Seems that when a liquidator is being pursued for costs by a lawyer in a local court, trying to resolve the issues via the costs assessment process is not going to fly, at least not according to NSW Supreme Court judge Francois Kunc.
WKA Legal Pty Ltd v Gleeson  NSWSC 318 details how liquidator and Jones Partners principal Bruce Gleeson has for several years been at odds with solicitor Warwick Keay of WKA Legal in regard to $50,000 in legal cost generated by Keay as part of work undertaken for Gleeson in his capacity as liquidator of King Mortgages and Cash King.
Gleeson and Keay entered into a fee and service agreement around 18 November, 2010. Little more than a year later, Gleeson terminated the agreement in writing, having paid $166.00.

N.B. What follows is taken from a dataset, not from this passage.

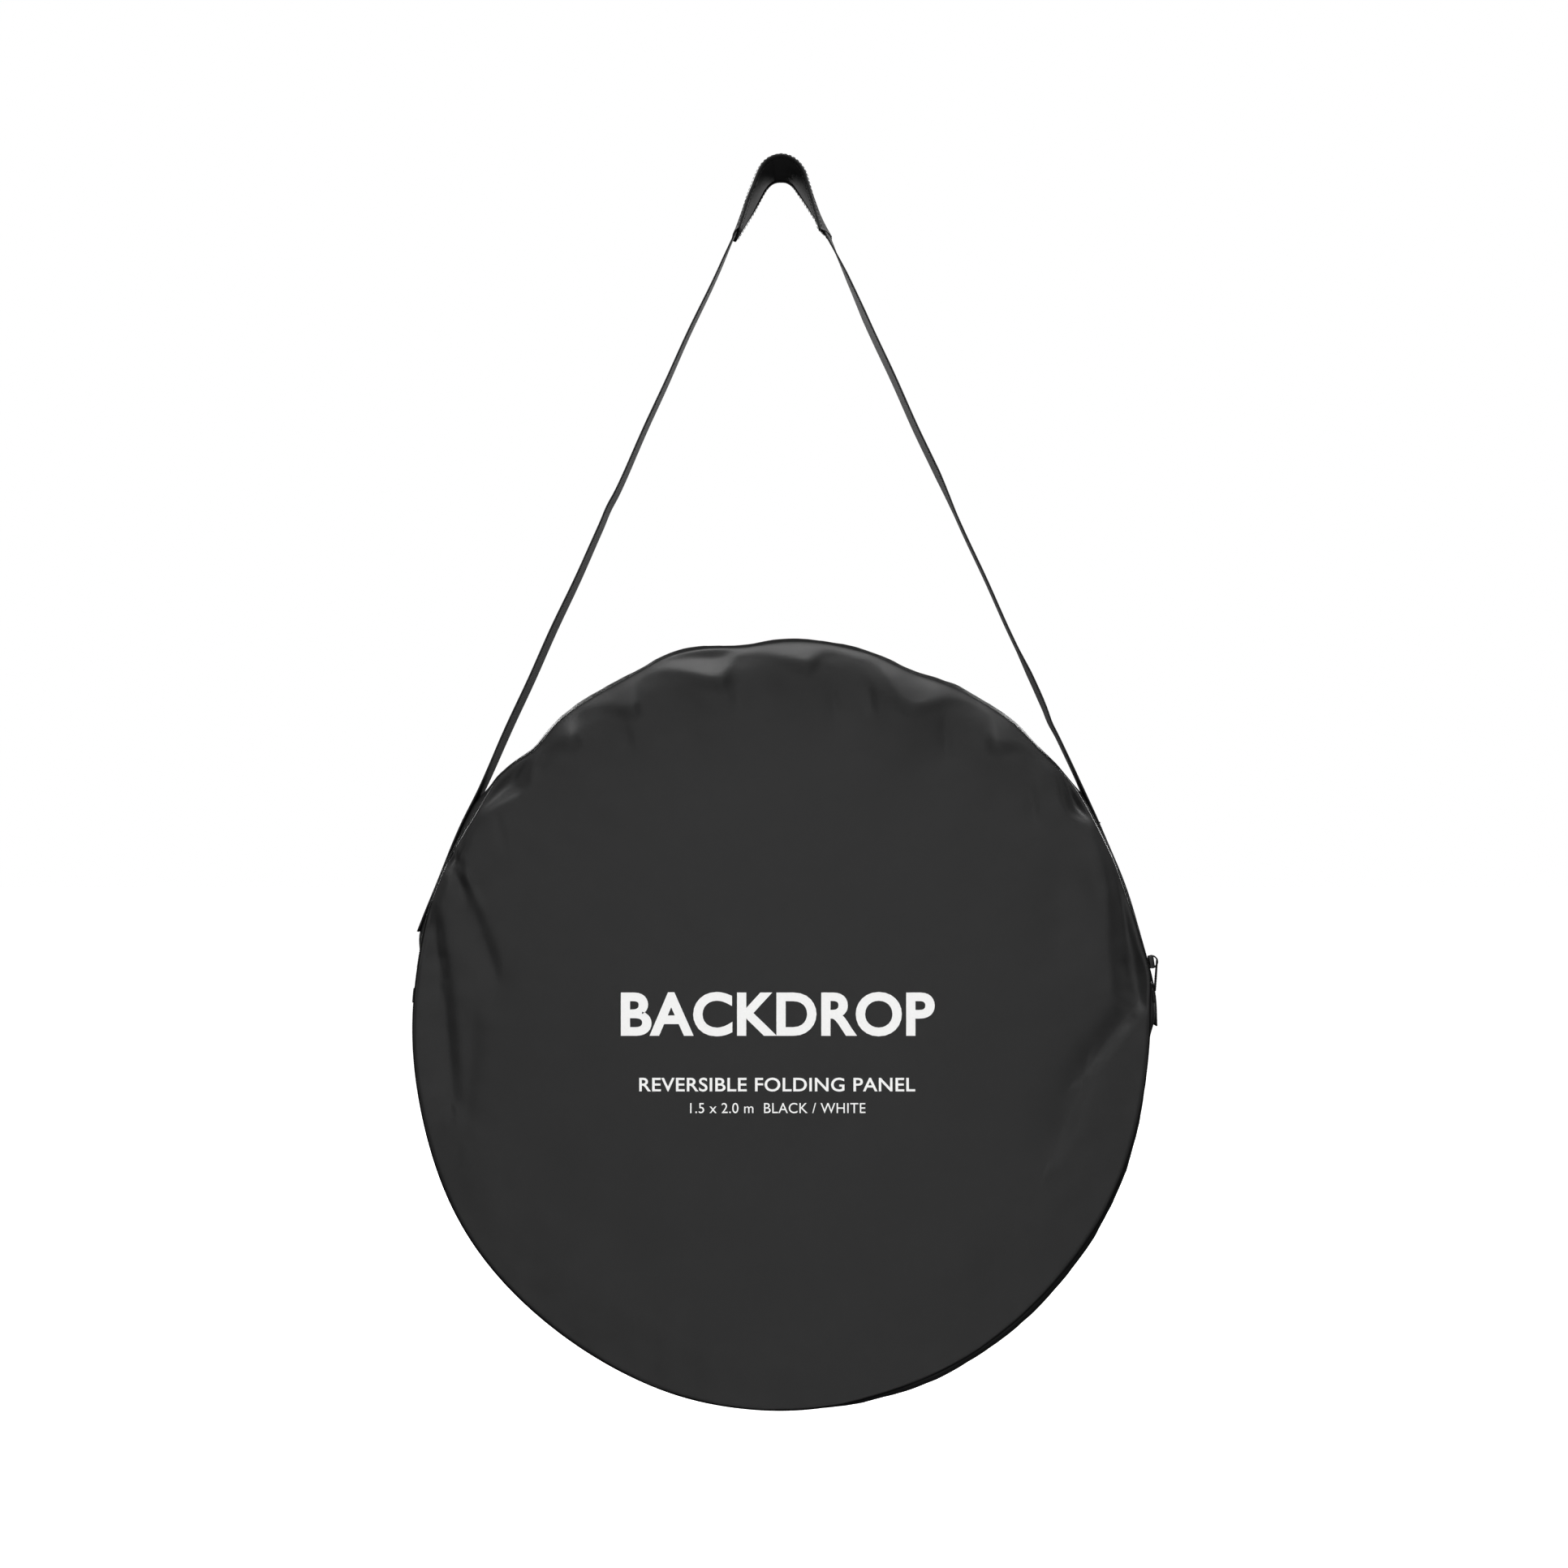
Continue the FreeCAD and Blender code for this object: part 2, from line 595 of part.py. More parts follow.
careLabel = doc.addObject("PartDesign::Body", "care_label")
labelOutline = sketchOn(careLabel, "care_label_outline", "XZ_Plane")
rectangle(labelOutline, "label", str(labelCorner[0]), f"{labelCorner[1]} - bag_drop",
          "label_length", "label_height")
thicken(careLabel, labelOutline, "label_wall")
labelMiddle = size["front_inner"] + size["label_wall"] / 2 + size["skin_gap"]
careLabel.Placement = Placement(Vector(0, labelMiddle, 0), Rotation())
keep(careLabel, "care_label")

ink = doc.addObject("PartDesign::Body", "front_print")
inkOutline = sketchOn(ink, "front_print_outline", "XZ_Plane")
for index, (left, foot, length, height) in enumerate(printLines):
    rectangle(inkOutline, f"line{index}", str(left), f"{foot} - bag_drop", str(length), str(height))
thicken(ink, inkOutline, "ink_wall").AllowMultiFace = True
inkMiddle = size["front_face"] - size["ink_wall"] / 2 - size["skin_gap"]
ink.Placement = Placement(Vector(0, inkMiddle, 0), Rotation())
keep(ink, "front_print")

# Check every object, then write each sub-part

doc.recompute()
for item in doc.Objects:
    if {"Invalid", "Error"} & set(item.State):
        raise SystemExit(f"{item.Label} did not compute: {item.State}")
for item in nodes:
    if item.Shape.isNull() or not item.Shape.isValid() or item.Shape.Volume <= 0:
        raise SystemExit(f"{item.Label} has no valid shape")

os.makedirs("parts", exist_ok=True)
for item in nodes:
    item.Shape.exportStep(f"parts/{item.Label}.step")
print(len(nodes), "nodes written; bag radius", size["bag_radius"], "leg lean", round(size["leg_lean"], 3))
print("swing axis height", depart.z, "pull pivot", pivot, "fold line", size["mouth_rise"] - size["bag_drop"])
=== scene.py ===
import json
import math

import bpy
import numpy as np
from mathutils import Matrix, Vector, noise


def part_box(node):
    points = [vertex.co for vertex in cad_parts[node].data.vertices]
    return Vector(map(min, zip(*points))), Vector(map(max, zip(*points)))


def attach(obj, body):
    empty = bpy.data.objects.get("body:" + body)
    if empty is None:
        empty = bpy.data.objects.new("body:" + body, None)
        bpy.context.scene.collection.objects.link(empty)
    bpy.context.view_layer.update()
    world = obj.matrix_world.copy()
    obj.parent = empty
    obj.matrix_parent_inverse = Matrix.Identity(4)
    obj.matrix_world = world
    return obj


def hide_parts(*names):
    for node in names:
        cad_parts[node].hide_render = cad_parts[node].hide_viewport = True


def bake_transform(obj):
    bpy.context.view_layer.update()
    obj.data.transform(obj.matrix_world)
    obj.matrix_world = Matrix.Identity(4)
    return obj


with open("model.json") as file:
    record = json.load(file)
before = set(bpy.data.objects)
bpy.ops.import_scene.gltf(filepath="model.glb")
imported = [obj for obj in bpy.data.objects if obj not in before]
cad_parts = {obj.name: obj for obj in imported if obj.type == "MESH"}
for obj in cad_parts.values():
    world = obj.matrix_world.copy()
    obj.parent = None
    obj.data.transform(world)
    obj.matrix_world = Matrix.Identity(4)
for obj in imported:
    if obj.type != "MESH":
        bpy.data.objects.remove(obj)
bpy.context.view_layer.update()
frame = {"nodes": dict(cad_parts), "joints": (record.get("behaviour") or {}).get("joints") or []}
print("frame loaded")

# Lengths are in metres. A clock angle runs from the bag's top towards +X, in degrees.
rearLow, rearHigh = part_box("rear_panel")
bagZ = (rearLow.z + rearHigh.z) / 2
bagRadius = (rearHigh.x - rearLow.x) / 2
rearY = rearHigh.y
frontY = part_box("front_panel_lower")[0].y
zipY = (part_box("front_zip_coil")[1].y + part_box("rear_zip_coil")[0].y) / 2
coilLow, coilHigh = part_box("rear_zip_coil")
zipEnd = math.degrees(math.atan2(coilHigh.x, coilLow.z - bagZ))
zipTop = coilHigh.z - bagZ - 0.0025
joints = {joint["name"]: joint for joint in frame["joints"]}
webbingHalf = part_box("strap_webbing")[1].y


# small helpers

def deselectAll():
    bpy.ops.object.select_all(action="DESELECT")


def makeActive(piece):
    deselectAll()
    piece.select_set(True)
    bpy.context.view_layer.objects.active = piece


def editAll():
    bpy.ops.object.mode_set(mode="EDIT")
    bpy.ops.mesh.select_all(action="SELECT")


def shadeSmooth(mesh):
    mesh.polygons.foreach_set("use_smooth", [True] * len(mesh.polygons))


def applyModifiers(piece):
    makeActive(piece)
    for modifier in list(piece.modifiers):
        bpy.ops.object.modifier_apply(modifier=modifier.name)
    return piece


def giveWall(piece, thickness, offset=-1.0):
    wall = piece.modifiers.new("wall", "SOLIDIFY")
    wall.thickness = thickness
    wall.offset = offset
    return applyModifiers(piece)


def clothGrid(name, points, lengths, closed=False, flip=False, material=None):
    # points: rows x columns x 3; lengths: the same grid's (across, along) distances, for the weave
    rows, columns = points.shape[:2]
    last = columns if closed else columns - 1
    faces, uvs = [], []
    for i in range(rows - 1):
        for j in range(last):
            k = (j + 1) % columns
            corners = [(i, j, j), (i, k, j + 1), (i + 1, k, j + 1), (i + 1, j, j)]
            if flip:
                corners.reverse()
            faces.append([row * columns + column for row, column, _ in corners])
            uvs += [lengths[row, at] for row, _, at in corners]
    mesh = bpy.data.meshes.new(name)
    mesh.from_pydata(points.reshape(-1, 3).tolist(), [], faces)
    layer = mesh.uv_layers.new(name="UVMap")
    layer.data.foreach_set("uv", np.array(uvs, np.float32).ravel())
    shadeSmooth(mesh)
    piece = bpy.data.objects.new(name, mesh)
    bpy.context.scene.collection.objects.link(piece)
    if material:
        mesh.materials.append(material)
    return piece


def mergeDoubles(piece, distance=0.00002):
    makeActive(piece)
    editAll()
    bpy.ops.mesh.remove_doubles(threshold=distance)
    bpy.ops.object.mode_set(mode="OBJECT")
    return piece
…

In November 2017 Keay commenced action in the Local Court to recover the outstanding $46,978.07. Last month Gleeson applied to have bulk of the claimed costs assessed and was granted leave to apply for a stay of the local court proceedings.
Keay then countered, seeking to have the costs assessment process stayed. The matter then came before Justice Kunc on March 7.

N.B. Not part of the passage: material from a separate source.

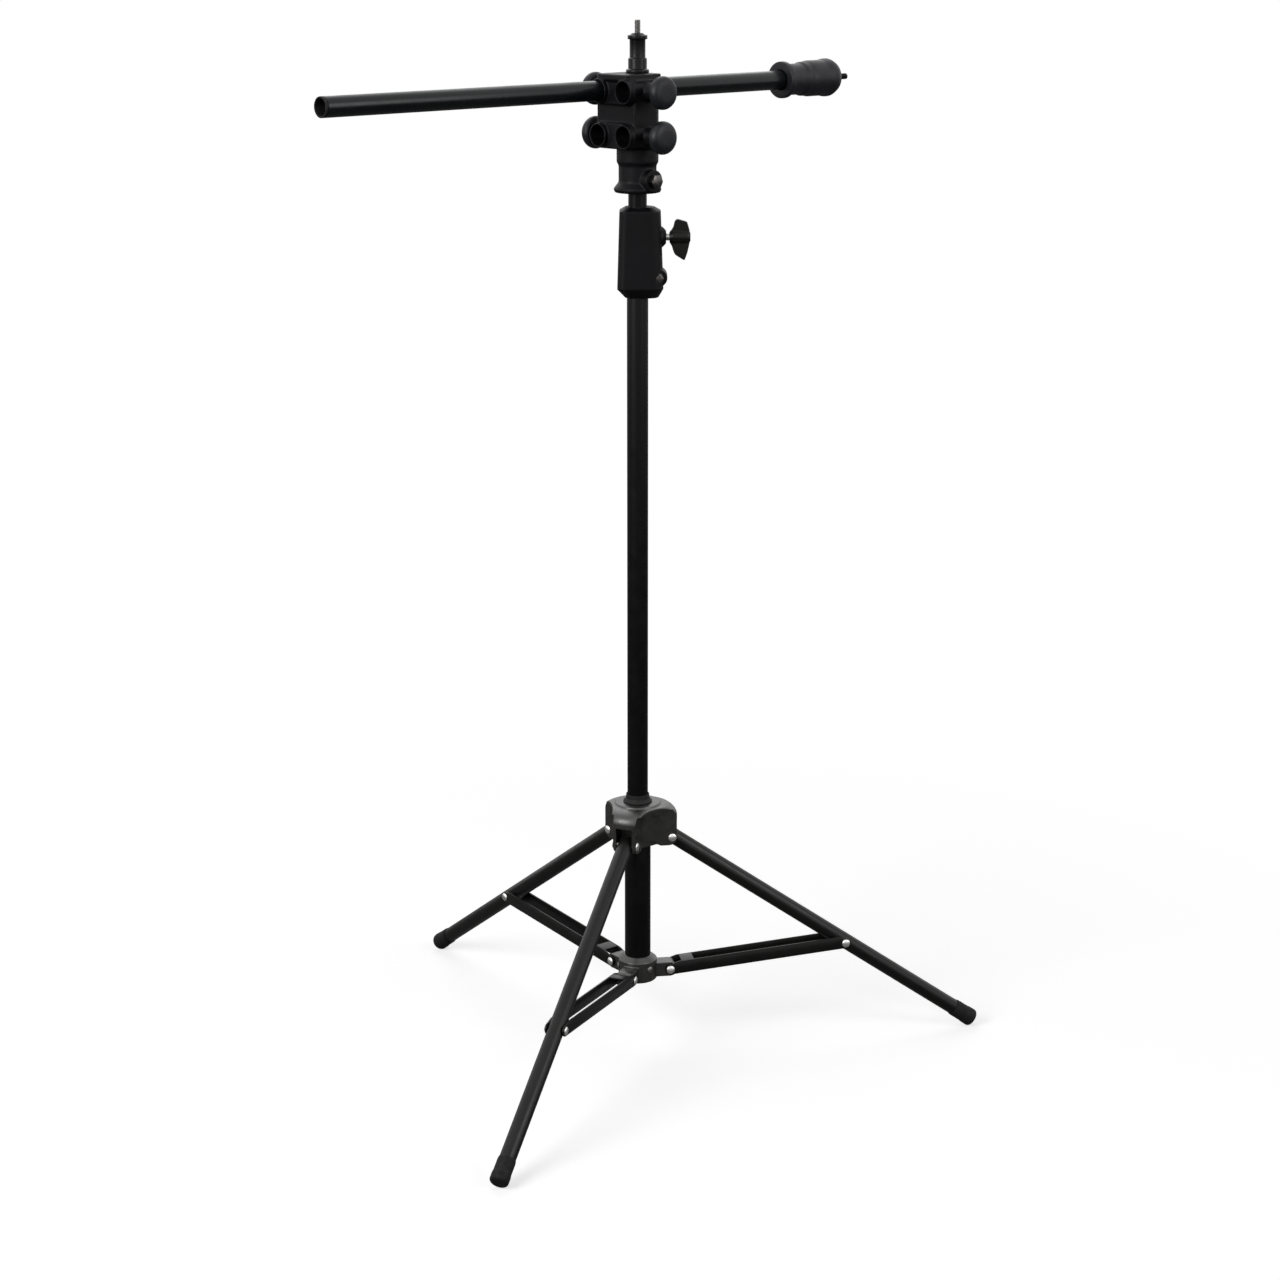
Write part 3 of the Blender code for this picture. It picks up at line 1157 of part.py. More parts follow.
def build_end_fitting(boom_frame, plastic, steel):
    """The moulded fitting on the boom's end: a flange, a waist and a rounded body."""
    start, end = FITTING_START, FITTING_START + FITTING_LENGTH
    bore = BOOM_RADIUS + SLIDE_GAP
    socket_end = BOOM_FAR + GAP
    waist, body = FITTING_WAIST_RADIUS, FITTING_BODY_RADIUS
    stud_bore = STUD_RADIUS + GAP
    stud_socket = end - STUD_SOCKET_DEPTH
    fillet_middle = (FITTING_END_RADIUS - FITTING_END_FILLET, end - FITTING_END_FILLET)
    fitting = turned(
        "end_fitting",
        [
            (stud_bore, end), *arc(fillet_middle, FITTING_END_FILLET, 90, 0, 5),
            (FITTING_END_RADIUS, start + FITTING_BODY_END + FITTING_BODY_SLOPE),
            (body, start + FITTING_BODY_END),
            (body, start + FITTING_STEP_END + FITTING_STEP_SLOPE),
            (FITTING_STEP_RADIUS, start + FITTING_STEP_END),
            (FITTING_STEP_RADIUS, start + FITTING_WAIST_END + FITTING_CHAMFER),
            (waist, start + FITTING_WAIST_END),
            (waist, start + FITTING_FLANGE_THICKNESS + FITTING_CHAMFER),
            (FITTING_FLANGE_RADIUS, start + FITTING_FLANGE_THICKNESS),
            (FITTING_FLANGE_RADIUS, start + CHAMFER), (FITTING_FLANGE_RADIUS - CHAMFER, start),
            (bore, start), (bore, socket_end), (0, socket_end), (0, stud_socket),
            (stud_bore, stud_socket),
        ],
        ring=True, material=plastic, parent=boom_frame,
    )
    screw_at = (0, 0, start + FITTING_SCREW_OFFSET)
    cut(fitting, rod(
        "fitting_screw_hole", FITTING_SCREW_RADIUS + GAP, BOOM_RADIUS - FITTING_SCREW_EMBED, CROSS_CUT,
        HOLE_SIDES, parent=boom_frame, location=screw_at, rotation=TO_Y,
    ))
    shade(fitting)
    screw = rod(
        "fitting_screw", FITTING_SCREW_RADIUS, BOOM_RADIUS + SLIDE_GAP,
        waist - FITTING_SCREW_SINK, SMALL_SIDES,
        material=steel, parent=boom_frame, location=screw_at, rotation=TO_Y,
    )
    shade(screw)
    stud_end = end + END_STUD_LENGTH
    stud = turned(
        "end_stud",
        [
            (0, stud_end), (STUD_RADIUS * 0.55, stud_end), (STUD_RADIUS, stud_end - STUD_TAPER),
            (STUD_RADIUS, stud_socket + GAP), (0, stud_socket + GAP),
        ],
        SMALL_SIDES, material=steel, parent=boom_frame,
    )
    shade(stud)


def centre_on_footprint(stand):
    """Shift the whole stand so that the middle of its footprint is the origin."""
    bpy.context.view_layer.update()
    graph = bpy.context.evaluated_depsgraph_get()
    corners = []
    for obj in parts.objects:
        if obj.type != "MESH":
            continue
        evaluated = obj.evaluated_get(graph)
        mesh = evaluated.to_mesh()
        corners += [obj.matrix_world @ vertex.co for vertex in mesh.vertices]
        evaluated.to_mesh_clear()
    for axis in (0, 1):
        low = min(corner[axis] for corner in corners)
        high = max(corner[axis] for corner in corners)
        stand.location[axis] = -(low + high) / 2
    stand.location[2] = -min(corner[2] for corner in corners)


def main():
    clear_scene()
    black_paint = make_material("black_paint", (0.012, 0.012, 0.013), 0.35)
    head_plastic = make_material("head_plastic", (0.018, 0.017, 0.020), 0.45)
    crown_plastic = make_material("crown_plastic", (0.02, 0.02, 0.02), 0.3)
    bush_plastic = make_material("bush_plastic", (0.01, 0.01, 0.01), 0.6)
    foot_rubber = make_material("foot_rubber", (0.012, 0.012, 0.012), 0.85)
    bright_steel = make_material("bright_steel", (0.72, 0.72, 0.72), 0.2, 1.0)
    stand = make_empty("light_stand_frame")
    column = build_column(stand, black_paint, bush_plastic)
    build_hub(stand, column, crown_plastic, bright_steel)
    crown_frame = build_crown(stand, crown_plastic, bush_plastic, bright_steel)
    build_legs(crown_frame, black_paint, bush_plastic, foot_rubber)
    build_braces(stand, black_paint, bright_steel)
    build_collar(stand, head_plastic, bush_plastic, bright_steel)
    head_frame = build_head(stand, black_paint, head_plastic, bright_steel)
    build_boom(head_frame, black_paint, bush_plastic, bright_steel)
    centre_on_footprint(stand)


main()
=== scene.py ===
import json
import math

import bmesh
import bpy
from mathutils import Matrix, Vector


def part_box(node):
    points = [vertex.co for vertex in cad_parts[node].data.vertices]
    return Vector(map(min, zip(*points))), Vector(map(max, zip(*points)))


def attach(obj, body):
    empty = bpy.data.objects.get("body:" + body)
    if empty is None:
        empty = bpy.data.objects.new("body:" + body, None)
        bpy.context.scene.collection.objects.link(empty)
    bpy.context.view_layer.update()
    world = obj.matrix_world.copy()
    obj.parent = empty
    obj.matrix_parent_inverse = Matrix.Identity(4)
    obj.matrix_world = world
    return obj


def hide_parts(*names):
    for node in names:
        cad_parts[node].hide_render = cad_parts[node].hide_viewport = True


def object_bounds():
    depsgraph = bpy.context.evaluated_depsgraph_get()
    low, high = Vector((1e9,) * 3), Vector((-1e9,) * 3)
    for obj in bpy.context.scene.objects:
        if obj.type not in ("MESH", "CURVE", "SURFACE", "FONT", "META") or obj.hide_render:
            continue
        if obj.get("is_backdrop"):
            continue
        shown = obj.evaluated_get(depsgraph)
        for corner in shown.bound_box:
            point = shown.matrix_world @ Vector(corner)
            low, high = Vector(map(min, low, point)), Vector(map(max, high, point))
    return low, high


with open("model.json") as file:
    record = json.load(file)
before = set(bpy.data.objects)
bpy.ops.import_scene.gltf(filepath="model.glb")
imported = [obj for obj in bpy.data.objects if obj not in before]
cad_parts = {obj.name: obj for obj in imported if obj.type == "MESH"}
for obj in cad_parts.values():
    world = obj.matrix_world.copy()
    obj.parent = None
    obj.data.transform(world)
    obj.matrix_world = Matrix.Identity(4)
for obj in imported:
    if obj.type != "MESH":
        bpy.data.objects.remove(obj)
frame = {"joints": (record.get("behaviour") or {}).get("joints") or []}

cad_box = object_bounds()


# The lower column tube is drawn steel, 22 mm across, baked in satin black enamel.
# It is the axis that the rest is built on, so its place is read from the frame first.
MM = 0.001
UP = (0, 0, 1)
column_low, column_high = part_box("column_tube")
AXIS = Vector(((column_low.x + column_high.x) / 2, (column_low.y + column_high.y) / 2, 0.0))
COLUMN_RADIUS = 11.0
TUBE_WALL, TUBE_EDGE = 1.2, 0.35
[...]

At the heart of the dispute is the nature and extent of the agreement entered into between the two in 2010. To get an idea of how far apart they are it’s instructive to quote from background Justice Kunc included in his judgment.
This from Keay’s statement of claim: “Pursuant to a Fee and Service Agreement dated on or about 18 November between the Plaintiff and the Defendant (the “Agreement”) and in accordance with instructions received from the Defendant, the Plaintiff provided to the Defendant, legal representation and services and incurred liabilities to third parties on behalf of the Defendant.
“The Agreement was expressed to be continuing and applied to all matters in which the Defendant instructed the Plaintiff,” Keay said.
But from Gleeson comes this: “The Defendant pleads that at all material times the Plaintiff was engaged to act on behalf of the Defendant on a speculative basis and that the Defendant never engaged the Plaintiff in his personal capacity but only as Liquidator of King Mortgages and Cash King.”
Ultimately Justice Kunc found overwhelmingly in Keay’s favour, mainly because he agreed with Keay’s argument that a costs assessment was not an appropriate process to determine the issues, which of themselves would require sworn testimony and the cross examination of witnesses.
Gleeson was injuncted from directing a costs assessor to proceed and the matter looks set to play out on the local court.
The lesson for liquidators can probably be gleaned from this comment by the judge: “Mr Gleeson’s primary case is that the relevant costs agreement contained both written and oral terms.
“If that is correct, then it is not a costs agreement under the Act because s 322(3) provides that “a costs agreement must be written or evidenced in writing”. Mr Gleeson’s counsel, to maintain the consistency of his client’s position, had to concede that, in pressing for the Assessment to continue, Mr Gleeson had to accept that the costs assessor might find that there was no costs agreement under the Act.”